### Instruction
Pull out every line with the word "slide".

### Raw data

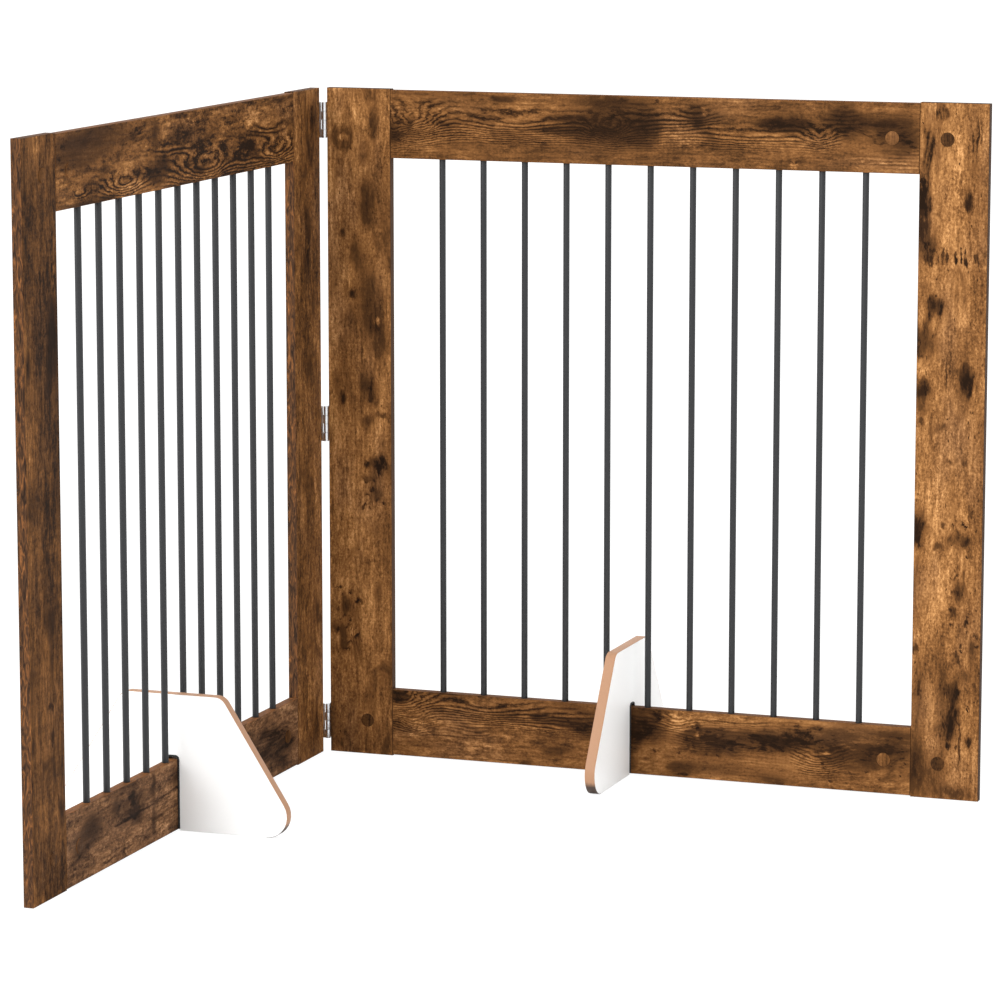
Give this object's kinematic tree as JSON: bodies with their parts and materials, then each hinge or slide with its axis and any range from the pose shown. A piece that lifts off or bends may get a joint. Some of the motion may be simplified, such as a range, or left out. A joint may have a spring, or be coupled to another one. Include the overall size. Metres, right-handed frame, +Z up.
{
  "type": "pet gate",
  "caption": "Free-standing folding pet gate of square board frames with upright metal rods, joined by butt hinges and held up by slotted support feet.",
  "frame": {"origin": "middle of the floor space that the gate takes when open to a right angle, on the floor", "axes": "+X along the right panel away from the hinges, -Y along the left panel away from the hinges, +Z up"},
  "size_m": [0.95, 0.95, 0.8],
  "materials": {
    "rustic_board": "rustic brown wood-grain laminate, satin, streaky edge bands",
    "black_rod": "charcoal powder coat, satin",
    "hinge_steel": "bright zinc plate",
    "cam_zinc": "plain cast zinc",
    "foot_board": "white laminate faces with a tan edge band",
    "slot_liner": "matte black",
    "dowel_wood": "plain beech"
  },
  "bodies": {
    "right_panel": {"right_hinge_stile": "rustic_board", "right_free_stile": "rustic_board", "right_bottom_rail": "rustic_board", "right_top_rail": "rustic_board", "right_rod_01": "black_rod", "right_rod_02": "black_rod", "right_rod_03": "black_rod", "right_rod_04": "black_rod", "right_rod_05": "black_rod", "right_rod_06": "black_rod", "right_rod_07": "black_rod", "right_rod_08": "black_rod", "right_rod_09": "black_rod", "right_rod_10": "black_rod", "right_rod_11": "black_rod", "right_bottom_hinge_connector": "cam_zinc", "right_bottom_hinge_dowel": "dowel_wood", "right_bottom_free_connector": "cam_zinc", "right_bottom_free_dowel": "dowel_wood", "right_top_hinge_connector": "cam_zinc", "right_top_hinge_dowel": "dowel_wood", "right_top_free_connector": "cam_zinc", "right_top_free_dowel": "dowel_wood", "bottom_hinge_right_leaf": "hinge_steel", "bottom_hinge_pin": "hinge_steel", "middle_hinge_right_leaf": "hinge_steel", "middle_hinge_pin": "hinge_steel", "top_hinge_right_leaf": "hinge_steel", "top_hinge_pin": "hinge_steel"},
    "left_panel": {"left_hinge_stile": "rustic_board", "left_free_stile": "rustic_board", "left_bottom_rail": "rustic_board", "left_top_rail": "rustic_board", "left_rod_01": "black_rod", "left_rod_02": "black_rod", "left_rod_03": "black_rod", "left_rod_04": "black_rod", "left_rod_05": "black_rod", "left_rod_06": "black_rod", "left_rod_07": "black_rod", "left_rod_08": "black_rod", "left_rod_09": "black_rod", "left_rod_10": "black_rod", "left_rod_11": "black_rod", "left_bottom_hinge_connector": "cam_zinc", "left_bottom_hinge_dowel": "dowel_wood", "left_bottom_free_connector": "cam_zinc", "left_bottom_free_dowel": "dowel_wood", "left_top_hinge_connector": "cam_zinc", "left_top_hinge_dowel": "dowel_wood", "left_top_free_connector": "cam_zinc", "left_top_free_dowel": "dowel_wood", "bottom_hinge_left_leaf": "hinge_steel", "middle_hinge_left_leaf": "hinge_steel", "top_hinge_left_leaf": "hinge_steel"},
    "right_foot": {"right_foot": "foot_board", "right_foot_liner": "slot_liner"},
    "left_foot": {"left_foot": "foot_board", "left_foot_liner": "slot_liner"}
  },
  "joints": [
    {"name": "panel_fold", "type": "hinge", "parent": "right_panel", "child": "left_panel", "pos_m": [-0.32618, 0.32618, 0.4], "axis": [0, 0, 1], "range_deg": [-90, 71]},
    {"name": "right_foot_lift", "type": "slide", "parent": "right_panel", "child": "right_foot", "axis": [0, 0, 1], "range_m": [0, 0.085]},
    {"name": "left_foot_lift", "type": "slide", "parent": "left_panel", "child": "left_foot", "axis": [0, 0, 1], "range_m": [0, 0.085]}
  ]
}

### Finished exercise
Give this object's kinematic tree as JSON: bodies with their parts and materials, then each hinge or slide with its axis and any range from the pose shown. A piece that lifts off or bends may get a joint. Some of the motion may be simplified, such as a range, or left out. A joint may have a spring, or be coupled to another one. Include the overall size. Metres, right-handed frame, +Z up.
    {"name": "right_foot_lift", "type": "slide", "parent": "right_panel", "child": "right_foot", "axis": [0, 0, 1], "range_m": [0, 0.085]},
    {"name": "left_foot_lift", "type": "slide", "parent": "left_panel", "child": "left_foot", "axis": [0, 0, 1], "range_m": [0, 0.085]}